Down to the organ corner where one of the churchwardens was playing tenderly:
“Away In A Manger, No Crib For A Bed, The Little Lord Jesus Laid Down His Sweet Head”.
The Methodist minister was serving steaming hot cups of tea and coffee from an electric urn, and her assistant was arranging homemade mince pies on a large plate nearby. Fruit cake and walnut cake and mini chocolate rolls were fighting for space on another plate nearby and the queue for refreshments was getting longer and longer.

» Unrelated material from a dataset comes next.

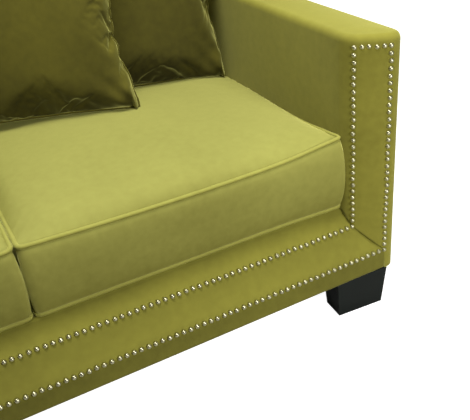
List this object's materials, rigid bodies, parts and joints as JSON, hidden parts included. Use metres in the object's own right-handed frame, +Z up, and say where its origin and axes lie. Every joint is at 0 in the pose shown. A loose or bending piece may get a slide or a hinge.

With a cup of tea in one hand and a plate with mince pies in the other, Mrs. Smithers sat herself down with Barry on one of the glossy oak pews. Her thoughts returned to Christmases long ago. She remembered the Christmas of 1962/3 when the whole country was covered in snow for weeks. As a little girl in long red Wellington boots, she went with her dad to fetch milk and eggs from the shop because the milkman was unable to get his float down the road. Dad’s breath froze on his moustache and turned it prematurely grey.
Coming back to the present, Mrs. Smithers chose her favourite tree and put the number of it on her voting slip. The slip went into a waste paper basket collection receptacle, to be counted later. She bought a raffle ticket and popped it in the drum and then left the church as she found it, a place of great tranquillity.
Dark outside now and getting colder, the Churchyard surrounding the church building was well lit and ghostly shadows followed Mrs. Smithers and Barry back to the car.
“Now” she said “I feel that Christmas has begun”.
Three weeks later and it was Christmas Eve. Angela Thompson, Barry’s mum, went to the front door and opened it to put the milk bottles in the crate and some rubbish in the dustbin. There on the doorstep was a huge black cat, which meowed urgently, asking to come in. Mrs. Thompson looked around and saw Barry. He knew why it had come.
“It’s for you mummy, it’s your Christmas present,” he said knowingly. He knew that Jesus wouldn’t let him down.